Wednesday, February 21, 2007

Reason(s) #1 to support a minimum wage hike

Here are the thoughts of committee member, Jim Boyett, about why Greensboro needs a minimum wage hike:

Wages are a moral issue.

In the richest society in human history the failure to pay just wages is not an economic issue. It is a moral issue. Tens of thousands of our neighbors in Greensboro are suffering from poverty wages. We think it is time to correct this injustice. The Federal Government’s own research shows that the minimum wage would have to be $9.36 per/hr to equal its purchasing power in 1968.

The minimum wage is a floor for wages. It is the point where society says no to lower wages. To pay a lower wage is wrong. It is immoral just as child labor is immoral. People are not machines. They must have enough to sustain themselves. We believe that business can afford to pay its workers at least as much as they paid 38 years ago. Inflation has hidden actual pay cuts for millions of hard working Americans. Two minimum wage workers today make approximately what one minimum wage worker made 38 years ago.

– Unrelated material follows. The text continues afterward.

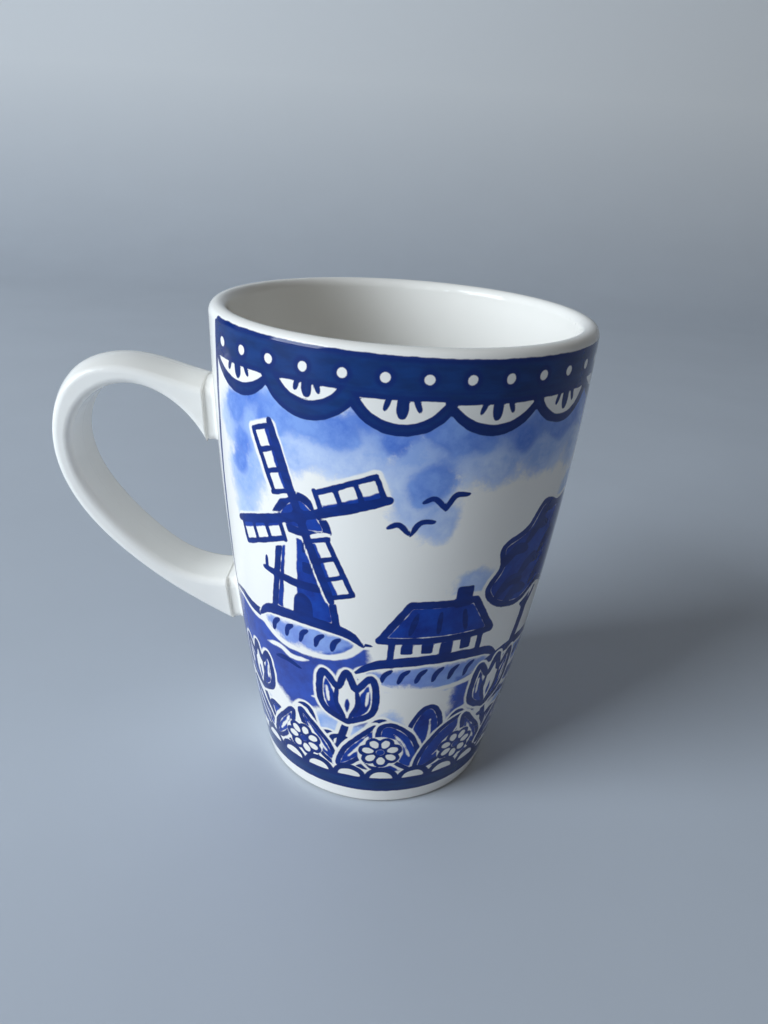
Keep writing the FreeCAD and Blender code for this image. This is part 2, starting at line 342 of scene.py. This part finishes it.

The trend towards paying working people less is accelerating. On October 23,2006 the News & Record reported that the real inflation adjusted median household income in Greensboro fell from $46,459 to $36,733 over the last five years. The typical Greensboro household’s income has dropped 21 % while business profits soared and America created record numbers of new Billionaires.

President Roosevelt when he established the first minimum wage law during the great depression of the 1930s said,


“ A self-supporting and self-respecting democracy can plead no justification for the existence of child labor, no economic reason for chiseling workers’ out of wages or stretching workers’ hours. Goods produced under conditions that do not meet a rudimentary standard of decency should be regarded as contraband and ought not to be able to pollute the channels of interstate commerce.”
The Golden Rule, the ethics of reciprocity, is our most universal moral value. It is a fundamental moral principal in all of the world’s major religions. Its power was the driving force behind the elimination of slavery, another form of economic exploitation.

Quaker George Keith printed the first abolitionist publication in 1693. His reason to end slavery was, ”Do unto others as you would have them do to you.” Today we face another form of economic exploitation. The exploiters try to use the language of economics, science and law to justify their actions. They argue that the market should BE THE ONLY WAY to determine wages. Under their logic it is proper and just to work children 80 hours per week at 30 cents per hour sewing clothing for K-Mart, Target and Wal-Mart.

We say it is wrong to pay people a minimum wage that is not enough for them to live on. When you strip away the fancy language the only guiding principal the exploiters follow is,” Do unto others as much as you can get away with.” We must establish a higher standard than “the market”. If we don’t then one day it will be our children working 80 hours per week at 30 cents per hour.

If we stand together, act together and vote together we can increase the minimum wage for people that work for a living in Greensboro to $9.36 per hour. Citizen groups have already made it happen in other cities. The minimum wage for all workers in San Francisco is $9.14 per/hr and in Santa Fe, New Mexico it is $9.50 per/hr.

If I want decent pay for myself, I should want it for my neighbor.